#### What the exercise asks
Below is a block of data; give all of it again word for word.

#### Material provided
Start

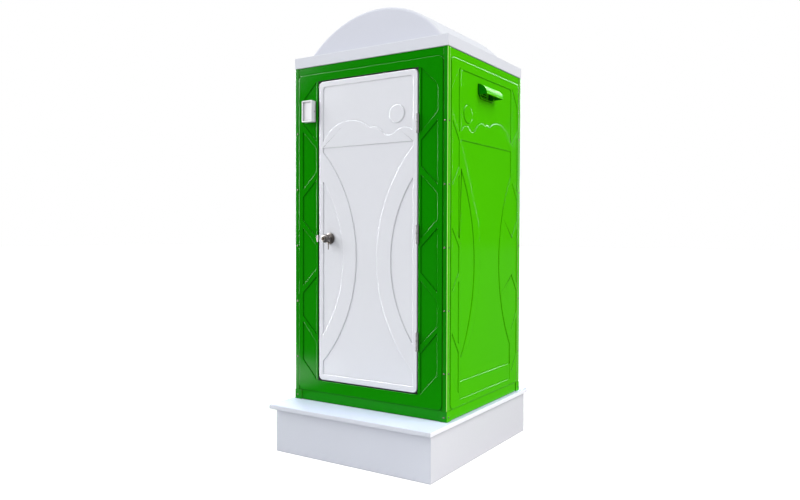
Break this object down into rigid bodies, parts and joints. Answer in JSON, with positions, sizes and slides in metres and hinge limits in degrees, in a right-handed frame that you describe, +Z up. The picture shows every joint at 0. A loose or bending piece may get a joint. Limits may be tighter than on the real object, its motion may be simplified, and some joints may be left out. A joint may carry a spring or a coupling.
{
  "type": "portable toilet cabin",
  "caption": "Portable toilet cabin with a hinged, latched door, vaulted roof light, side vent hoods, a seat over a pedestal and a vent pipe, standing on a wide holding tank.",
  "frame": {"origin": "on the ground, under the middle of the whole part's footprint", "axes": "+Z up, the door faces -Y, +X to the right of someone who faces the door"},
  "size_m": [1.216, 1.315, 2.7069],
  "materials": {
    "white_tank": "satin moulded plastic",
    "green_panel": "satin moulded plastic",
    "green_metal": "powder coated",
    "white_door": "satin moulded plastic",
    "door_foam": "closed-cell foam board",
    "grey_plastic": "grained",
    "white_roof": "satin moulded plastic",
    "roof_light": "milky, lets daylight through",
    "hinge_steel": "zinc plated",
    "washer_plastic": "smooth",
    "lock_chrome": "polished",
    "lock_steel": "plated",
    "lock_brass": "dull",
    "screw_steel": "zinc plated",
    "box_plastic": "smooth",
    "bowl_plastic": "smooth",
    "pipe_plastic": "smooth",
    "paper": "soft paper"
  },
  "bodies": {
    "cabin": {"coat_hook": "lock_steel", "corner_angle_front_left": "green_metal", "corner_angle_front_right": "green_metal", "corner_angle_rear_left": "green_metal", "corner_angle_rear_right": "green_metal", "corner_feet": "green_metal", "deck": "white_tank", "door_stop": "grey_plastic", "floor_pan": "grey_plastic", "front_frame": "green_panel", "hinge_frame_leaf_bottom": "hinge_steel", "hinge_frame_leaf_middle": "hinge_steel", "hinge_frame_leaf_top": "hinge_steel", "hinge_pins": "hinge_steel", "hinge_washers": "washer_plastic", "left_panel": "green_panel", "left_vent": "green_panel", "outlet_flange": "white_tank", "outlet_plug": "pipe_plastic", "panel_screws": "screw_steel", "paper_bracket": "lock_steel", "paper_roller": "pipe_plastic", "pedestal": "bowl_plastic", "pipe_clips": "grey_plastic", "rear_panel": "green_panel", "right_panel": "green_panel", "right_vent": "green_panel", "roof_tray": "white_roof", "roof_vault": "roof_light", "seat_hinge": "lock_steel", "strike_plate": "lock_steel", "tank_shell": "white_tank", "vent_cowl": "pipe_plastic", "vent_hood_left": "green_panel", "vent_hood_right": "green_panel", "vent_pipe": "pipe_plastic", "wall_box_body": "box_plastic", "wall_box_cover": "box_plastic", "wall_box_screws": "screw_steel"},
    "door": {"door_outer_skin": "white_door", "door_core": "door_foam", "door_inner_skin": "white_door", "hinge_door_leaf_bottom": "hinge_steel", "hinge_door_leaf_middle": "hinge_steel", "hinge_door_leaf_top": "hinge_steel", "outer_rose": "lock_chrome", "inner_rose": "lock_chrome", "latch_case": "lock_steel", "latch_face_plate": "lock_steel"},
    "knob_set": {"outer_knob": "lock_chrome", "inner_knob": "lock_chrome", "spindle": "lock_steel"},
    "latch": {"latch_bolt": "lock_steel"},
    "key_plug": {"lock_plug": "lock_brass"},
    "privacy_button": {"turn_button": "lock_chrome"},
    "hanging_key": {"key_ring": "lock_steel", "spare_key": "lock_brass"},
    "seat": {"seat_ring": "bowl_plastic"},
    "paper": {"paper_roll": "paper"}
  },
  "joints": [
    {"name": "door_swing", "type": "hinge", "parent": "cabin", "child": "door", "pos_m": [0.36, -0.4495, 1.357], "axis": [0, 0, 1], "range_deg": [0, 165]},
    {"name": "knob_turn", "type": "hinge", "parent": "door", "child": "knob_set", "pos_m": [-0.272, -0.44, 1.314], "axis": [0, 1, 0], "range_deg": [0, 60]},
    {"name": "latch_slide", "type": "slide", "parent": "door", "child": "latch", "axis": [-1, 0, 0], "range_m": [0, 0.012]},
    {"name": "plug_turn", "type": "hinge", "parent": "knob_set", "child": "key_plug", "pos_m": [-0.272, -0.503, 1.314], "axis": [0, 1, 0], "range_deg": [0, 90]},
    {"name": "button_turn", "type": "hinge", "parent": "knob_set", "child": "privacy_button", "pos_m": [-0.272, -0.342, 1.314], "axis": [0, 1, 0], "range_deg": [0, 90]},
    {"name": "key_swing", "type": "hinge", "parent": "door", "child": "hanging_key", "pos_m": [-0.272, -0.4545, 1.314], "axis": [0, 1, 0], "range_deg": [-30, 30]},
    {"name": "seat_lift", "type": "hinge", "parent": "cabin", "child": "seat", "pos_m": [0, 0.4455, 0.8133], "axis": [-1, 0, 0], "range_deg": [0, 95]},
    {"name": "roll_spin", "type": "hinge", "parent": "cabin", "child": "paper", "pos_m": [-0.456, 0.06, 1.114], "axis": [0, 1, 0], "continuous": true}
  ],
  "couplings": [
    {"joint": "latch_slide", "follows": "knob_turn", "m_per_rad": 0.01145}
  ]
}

End

#### Answer to this problem
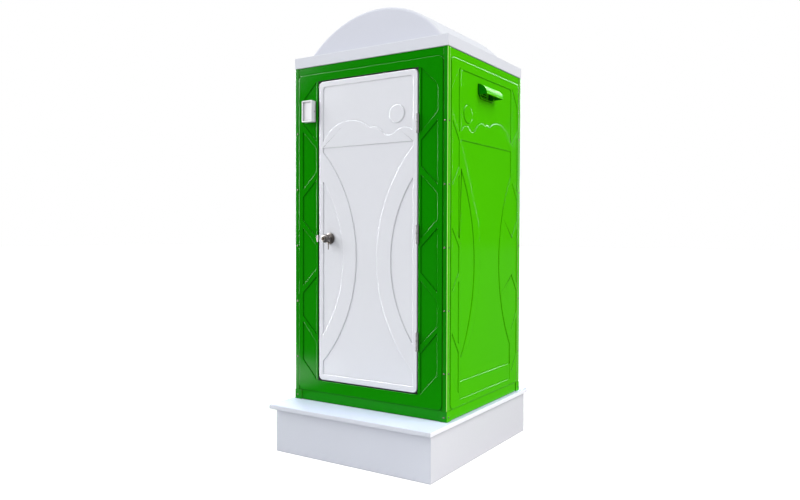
Break this object down into rigid bodies, parts and joints. Answer in JSON, with positions, sizes and slides in metres and hinge limits in degrees, in a right-handed frame that you describe, +Z up. The picture shows every joint at 0. A loose or bending piece may get a joint. Limits may be tighter than on the real object, its motion may be simplified, and some joints may be left out. A joint may carry a spring or a coupling.
{
  "type": "portable toilet cabin",
  "caption": "Portable toilet cabin with a hinged, latched door, vaulted roof light, side vent hoods, a seat over a pedestal and a vent pipe, standing on a wide holding tank.",
  "frame": {"origin": "on the ground, under the middle of the whole part's footprint", "axes": "+Z up, the door faces -Y, +X to the right of someone who faces the door"},
  "size_m": [1.216, 1.315, 2.7069],
  "materials": {
    "white_tank": "satin moulded plastic",
    "green_panel": "satin moulded plastic",
    "green_metal": "powder coated",
    "white_door": "satin moulded plastic",
    "door_foam": "closed-cell foam board",
    "grey_plastic": "grained",
    "white_roof": "satin moulded plastic",
    "roof_light": "milky, lets daylight through",
    "hinge_steel": "zinc plated",
    "washer_plastic": "smooth",
    "lock_chrome": "polished",
    "lock_steel": "plated",
    "lock_brass": "dull",
    "screw_steel": "zinc plated",
    "box_plastic": "smooth",
    "bowl_plastic": "smooth",
    "pipe_plastic": "smooth",
    "paper": "soft paper"
  },
  "bodies": {
    "cabin": {"coat_hook": "lock_steel", "corner_angle_front_left": "green_metal", "corner_angle_front_right": "green_metal", "corner_angle_rear_left": "green_metal", "corner_angle_rear_right": "green_metal", "corner_feet": "green_metal", "deck": "white_tank", "door_stop": "grey_plastic", "floor_pan": "grey_plastic", "front_frame": "green_panel", "hinge_frame_leaf_bottom": "hinge_steel", "hinge_frame_leaf_middle": "hinge_steel", "hinge_frame_leaf_top": "hinge_steel", "hinge_pins": "hinge_steel", "hinge_washers": "washer_plastic", "left_panel": "green_panel", "left_vent": "green_panel", "outlet_flange": "white_tank", "outlet_plug": "pipe_plastic", "panel_screws": "screw_steel", "paper_bracket": "lock_steel", "paper_roller": "pipe_plastic", "pedestal": "bowl_plastic", "pipe_clips": "grey_plastic", "rear_panel": "green_panel", "right_panel": "green_panel", "right_vent": "green_panel", "roof_tray": "white_roof", "roof_vault": "roof_light", "seat_hinge": "lock_steel", "strike_plate": "lock_steel", "tank_shell": "white_tank", "vent_cowl": "pipe_plastic", "vent_hood_left": "green_panel", "vent_hood_right": "green_panel", "vent_pipe": "pipe_plastic", "wall_box_body": "box_plastic", "wall_box_cover": "box_plastic", "wall_box_screws": "screw_steel"},
    "door": {"door_outer_skin": "white_door", "door_core": "door_foam", "door_inner_skin": "white_door", "hinge_door_leaf_bottom": "hinge_steel", "hinge_door_leaf_middle": "hinge_steel", "hinge_door_leaf_top": "hinge_steel", "outer_rose": "lock_chrome", "inner_rose": "lock_chrome", "latch_case": "lock_steel", "latch_face_plate": "lock_steel"},
    "knob_set": {"outer_knob": "lock_chrome", "inner_knob": "lock_chrome", "spindle": "lock_steel"},
    "latch": {"latch_bolt": "lock_steel"},
    "key_plug": {"lock_plug": "lock_brass"},
    "privacy_button": {"turn_button": "lock_chrome"},
    "hanging_key": {"key_ring": "lock_steel", "spare_key": "lock_brass"},
    "seat": {"seat_ring": "bowl_plastic"},
    "paper": {"paper_roll": "paper"}
  },
  "joints": [
    {"name": "door_swing", "type": "hinge", "parent": "cabin", "child": "door", "pos_m": [0.36, -0.4495, 1.357], "axis": [0, 0, 1], "range_deg": [0, 165]},
    {"name": "knob_turn", "type": "hinge", "parent": "door", "child": "knob_set", "pos_m": [-0.272, -0.44, 1.314], "axis": [0, 1, 0], "range_deg": [0, 60]},
    {"name": "latch_slide", "type": "slide", "parent": "door", "child": "latch", "axis": [-1, 0, 0], "range_m": [0, 0.012]},
    {"name": "plug_turn", "type": "hinge", "parent": "knob_set", "child": "key_plug", "pos_m": [-0.272, -0.503, 1.314], "axis": [0, 1, 0], "range_deg": [0, 90]},
    {"name": "button_turn", "type": "hinge", "parent": "knob_set", "child": "privacy_button", "pos_m": [-0.272, -0.342, 1.314], "axis": [0, 1, 0], "range_deg": [0, 90]},
    {"name": "key_swing", "type": "hinge", "parent": "door", "child": "hanging_key", "pos_m": [-0.272, -0.4545, 1.314], "axis": [0, 1, 0], "range_deg": [-30, 30]},
    {"name": "seat_lift", "type": "hinge", "parent": "cabin", "child": "seat", "pos_m": [0, 0.4455, 0.8133], "axis": [-1, 0, 0], "range_deg": [0, 95]},
    {"name": "roll_spin", "type": "hinge", "parent": "cabin", "child": "paper", "pos_m": [-0.456, 0.06, 1.114], "axis": [0, 1, 0], "continuous": true}
  ],
  "couplings": [
    {"joint": "latch_slide", "follows": "knob_turn", "m_per_rad": 0.01145}
  ]
}